▸ Challenge: Take the material below and write it all out again exactly.

▸ Material provided:

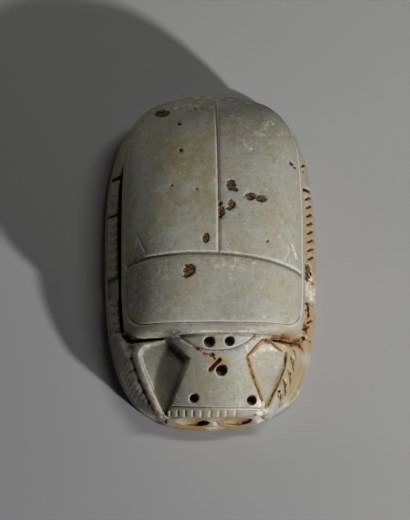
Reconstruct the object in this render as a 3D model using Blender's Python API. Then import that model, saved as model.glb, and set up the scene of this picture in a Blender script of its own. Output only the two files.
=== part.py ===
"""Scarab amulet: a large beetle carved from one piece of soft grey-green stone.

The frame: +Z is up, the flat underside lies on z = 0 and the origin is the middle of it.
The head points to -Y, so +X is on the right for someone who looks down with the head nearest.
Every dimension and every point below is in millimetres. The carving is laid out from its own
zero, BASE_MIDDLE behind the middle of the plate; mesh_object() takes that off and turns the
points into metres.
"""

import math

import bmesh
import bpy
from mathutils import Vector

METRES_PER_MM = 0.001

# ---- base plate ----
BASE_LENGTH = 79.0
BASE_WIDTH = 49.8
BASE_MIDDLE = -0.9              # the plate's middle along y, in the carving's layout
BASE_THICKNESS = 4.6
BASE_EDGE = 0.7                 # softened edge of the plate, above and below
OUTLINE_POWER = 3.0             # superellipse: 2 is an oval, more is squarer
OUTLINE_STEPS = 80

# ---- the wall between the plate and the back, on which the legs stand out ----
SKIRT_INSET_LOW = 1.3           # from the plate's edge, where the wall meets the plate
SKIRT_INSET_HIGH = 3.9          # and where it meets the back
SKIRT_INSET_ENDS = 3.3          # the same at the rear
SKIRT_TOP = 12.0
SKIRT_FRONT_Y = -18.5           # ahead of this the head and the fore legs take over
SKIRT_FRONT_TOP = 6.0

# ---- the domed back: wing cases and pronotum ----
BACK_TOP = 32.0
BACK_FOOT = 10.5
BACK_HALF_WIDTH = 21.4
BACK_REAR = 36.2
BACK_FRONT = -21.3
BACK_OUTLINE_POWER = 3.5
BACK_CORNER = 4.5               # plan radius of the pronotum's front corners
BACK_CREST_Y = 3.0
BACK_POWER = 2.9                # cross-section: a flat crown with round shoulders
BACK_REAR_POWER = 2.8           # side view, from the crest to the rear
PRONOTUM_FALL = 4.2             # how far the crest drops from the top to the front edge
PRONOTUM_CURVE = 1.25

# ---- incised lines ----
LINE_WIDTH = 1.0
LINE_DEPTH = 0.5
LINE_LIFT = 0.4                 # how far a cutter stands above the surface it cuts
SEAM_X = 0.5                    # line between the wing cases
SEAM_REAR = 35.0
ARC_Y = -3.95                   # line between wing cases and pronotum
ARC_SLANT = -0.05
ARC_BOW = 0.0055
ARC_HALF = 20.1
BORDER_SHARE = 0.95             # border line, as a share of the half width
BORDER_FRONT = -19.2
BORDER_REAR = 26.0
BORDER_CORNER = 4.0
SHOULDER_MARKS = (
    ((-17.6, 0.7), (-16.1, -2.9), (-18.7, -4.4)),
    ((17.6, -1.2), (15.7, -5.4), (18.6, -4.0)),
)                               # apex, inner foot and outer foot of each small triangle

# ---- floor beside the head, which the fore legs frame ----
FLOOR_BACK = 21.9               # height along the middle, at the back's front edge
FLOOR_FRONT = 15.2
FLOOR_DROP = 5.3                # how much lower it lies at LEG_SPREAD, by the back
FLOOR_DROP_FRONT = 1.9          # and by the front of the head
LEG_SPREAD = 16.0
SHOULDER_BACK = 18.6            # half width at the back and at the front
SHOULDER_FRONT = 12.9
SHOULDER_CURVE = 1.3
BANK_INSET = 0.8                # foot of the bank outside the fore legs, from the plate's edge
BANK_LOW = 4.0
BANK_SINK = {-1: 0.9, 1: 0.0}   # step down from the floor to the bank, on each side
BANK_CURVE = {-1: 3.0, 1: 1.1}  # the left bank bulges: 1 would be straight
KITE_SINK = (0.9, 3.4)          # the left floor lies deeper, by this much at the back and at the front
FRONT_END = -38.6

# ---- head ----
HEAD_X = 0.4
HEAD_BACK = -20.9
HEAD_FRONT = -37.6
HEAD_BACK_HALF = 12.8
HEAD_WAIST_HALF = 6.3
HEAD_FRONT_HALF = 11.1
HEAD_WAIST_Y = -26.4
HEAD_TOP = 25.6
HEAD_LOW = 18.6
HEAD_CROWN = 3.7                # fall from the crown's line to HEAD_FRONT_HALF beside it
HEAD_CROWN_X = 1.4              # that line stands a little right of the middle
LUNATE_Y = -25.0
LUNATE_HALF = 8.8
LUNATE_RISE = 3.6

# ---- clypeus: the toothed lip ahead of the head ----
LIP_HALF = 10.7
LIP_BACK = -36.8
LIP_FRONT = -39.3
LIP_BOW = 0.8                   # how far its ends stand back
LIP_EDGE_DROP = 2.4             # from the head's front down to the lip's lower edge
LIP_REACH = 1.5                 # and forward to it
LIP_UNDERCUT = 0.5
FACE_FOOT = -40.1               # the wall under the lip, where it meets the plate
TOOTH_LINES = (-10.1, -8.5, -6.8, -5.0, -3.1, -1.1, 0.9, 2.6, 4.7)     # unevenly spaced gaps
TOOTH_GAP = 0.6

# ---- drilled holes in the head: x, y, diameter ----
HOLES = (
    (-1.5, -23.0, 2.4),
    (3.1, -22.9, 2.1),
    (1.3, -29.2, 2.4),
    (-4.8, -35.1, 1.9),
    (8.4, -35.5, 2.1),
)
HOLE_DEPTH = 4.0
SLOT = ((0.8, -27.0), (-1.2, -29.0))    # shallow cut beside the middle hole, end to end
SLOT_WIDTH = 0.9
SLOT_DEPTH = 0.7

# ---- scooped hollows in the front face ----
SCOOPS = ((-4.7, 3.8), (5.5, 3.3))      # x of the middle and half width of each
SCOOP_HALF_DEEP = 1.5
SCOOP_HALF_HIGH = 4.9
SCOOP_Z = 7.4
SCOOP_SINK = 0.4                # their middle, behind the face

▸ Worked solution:
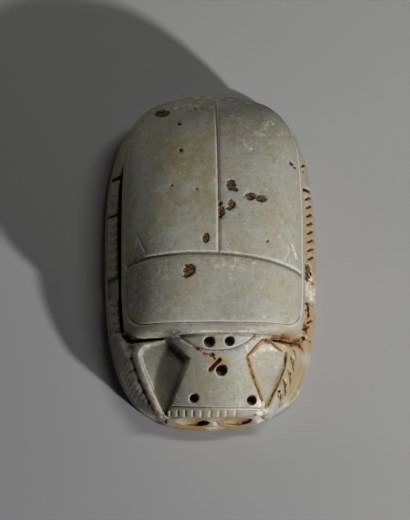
Reconstruct the object in this render as a 3D model using Blender's Python API. Then import that model, saved as model.glb, and set up the scene of this picture in a Blender script of its own. Output only the two files.
=== part.py ===
"""Scarab amulet: a large beetle carved from one piece of soft grey-green stone.

The frame: +Z is up, the flat underside lies on z = 0 and the origin is the middle of it.
The head points to -Y, so +X is on the right for someone who looks down with the head nearest.
Every dimension and every point below is in millimetres. The carving is laid out from its own
zero, BASE_MIDDLE behind the middle of the plate; mesh_object() takes that off and turns the
points into metres.
"""

import math

import bmesh
import bpy
from mathutils import Vector

METRES_PER_MM = 0.001

# ---- base plate ----
BASE_LENGTH = 79.0
BASE_WIDTH = 49.8
BASE_MIDDLE = -0.9              # the plate's middle along y, in the carving's layout
BASE_THICKNESS = 4.6
BASE_EDGE = 0.7                 # softened edge of the plate, above and below
OUTLINE_POWER = 3.0             # superellipse: 2 is an oval, more is squarer
OUTLINE_STEPS = 80

# ---- the wall between the plate and the back, on which the legs stand out ----
SKIRT_INSET_LOW = 1.3           # from the plate's edge, where the wall meets the plate
SKIRT_INSET_HIGH = 3.9          # and where it meets the back
SKIRT_INSET_ENDS = 3.3          # the same at the rear
SKIRT_TOP = 12.0
SKIRT_FRONT_Y = -18.5           # ahead of this the head and the fore legs take over
SKIRT_FRONT_TOP = 6.0

# ---- the domed back: wing cases and pronotum ----
BACK_TOP = 32.0
BACK_FOOT = 10.5
BACK_HALF_WIDTH = 21.4
BACK_REAR = 36.2
BACK_FRONT = -21.3
BACK_OUTLINE_POWER = 3.5
BACK_CORNER = 4.5               # plan radius of the pronotum's front corners
BACK_CREST_Y = 3.0
BACK_POWER = 2.9                # cross-section: a flat crown with round shoulders
BACK_REAR_POWER = 2.8           # side view, from the crest to the rear
PRONOTUM_FALL = 4.2             # how far the crest drops from the top to the front edge
PRONOTUM_CURVE = 1.25

# ---- incised lines ----
LINE_WIDTH = 1.0
LINE_DEPTH = 0.5
LINE_LIFT = 0.4                 # how far a cutter stands above the surface it cuts
SEAM_X = 0.5                    # line between the wing cases
SEAM_REAR = 35.0
ARC_Y = -3.95                   # line between wing cases and pronotum
ARC_SLANT = -0.05
ARC_BOW = 0.0055
ARC_HALF = 20.1
BORDER_SHARE = 0.95             # border line, as a share of the half width
BORDER_FRONT = -19.2
BORDER_REAR = 26.0
BORDER_CORNER = 4.0
SHOULDER_MARKS = (
    ((-17.6, 0.7), (-16.1, -2.9), (-18.7, -4.4)),
    ((17.6, -1.2), (15.7, -5.4), (18.6, -4.0)),
)                               # apex, inner foot and outer foot of each small triangle

# ---- floor beside the head, which the fore legs frame ----
FLOOR_BACK = 21.9               # height along the middle, at the back's front edge
FLOOR_FRONT = 15.2
FLOOR_DROP = 5.3                # how much lower it lies at LEG_SPREAD, by the back
FLOOR_DROP_FRONT = 1.9          # and by the front of the head
LEG_SPREAD = 16.0
SHOULDER_BACK = 18.6            # half width at the back and at the front
SHOULDER_FRONT = 12.9
SHOULDER_CURVE = 1.3
BANK_INSET = 0.8                # foot of the bank outside the fore legs, from the plate's edge
BANK_LOW = 4.0
BANK_SINK = {-1: 0.9, 1: 0.0}   # step down from the floor to the bank, on each side
BANK_CURVE = {-1: 3.0, 1: 1.1}  # the left bank bulges: 1 would be straight
KITE_SINK = (0.9, 3.4)          # the left floor lies deeper, by this much at the back and at the front
FRONT_END = -38.6

# ---- head ----
HEAD_X = 0.4
HEAD_BACK = -20.9
HEAD_FRONT = -37.6
HEAD_BACK_HALF = 12.8
HEAD_WAIST_HALF = 6.3
HEAD_FRONT_HALF = 11.1
HEAD_WAIST_Y = -26.4
HEAD_TOP = 25.6
HEAD_LOW = 18.6
HEAD_CROWN = 3.7                # fall from the crown's line to HEAD_FRONT_HALF beside it
HEAD_CROWN_X = 1.4              # that line stands a little right of the middle
LUNATE_Y = -25.0
LUNATE_HALF = 8.8
LUNATE_RISE = 3.6

# ---- clypeus: the toothed lip ahead of the head ----
LIP_HALF = 10.7
LIP_BACK = -36.8
LIP_FRONT = -39.3
LIP_BOW = 0.8                   # how far its ends stand back
LIP_EDGE_DROP = 2.4             # from the head's front down to the lip's lower edge
LIP_REACH = 1.5                 # and forward to it
LIP_UNDERCUT = 0.5
FACE_FOOT = -40.1               # the wall under the lip, where it meets the plate
TOOTH_LINES = (-10.1, -8.5, -6.8, -5.0, -3.1, -1.1, 0.9, 2.6, 4.7)     # unevenly spaced gaps
TOOTH_GAP = 0.6

# ---- drilled holes in the head: x, y, diameter ----
HOLES = (
    (-1.5, -23.0, 2.4),
    (3.1, -22.9, 2.1),
    (1.3, -29.2, 2.4),
    (-4.8, -35.1, 1.9),
    (8.4, -35.5, 2.1),
)
HOLE_DEPTH = 4.0
SLOT = ((0.8, -27.0), (-1.2, -29.0))    # shallow cut beside the middle hole, end to end
SLOT_WIDTH = 0.9
SLOT_DEPTH = 0.7

# ---- scooped hollows in the front face ----
SCOOPS = ((-4.7, 3.8), (5.5, 3.3))      # x of the middle and half width of each
SCOOP_HALF_DEEP = 1.5
SCOOP_HALF_HIGH = 4.9
SCOOP_Z = 7.4
SCOOP_SINK = 0.4                # their middle, behind the face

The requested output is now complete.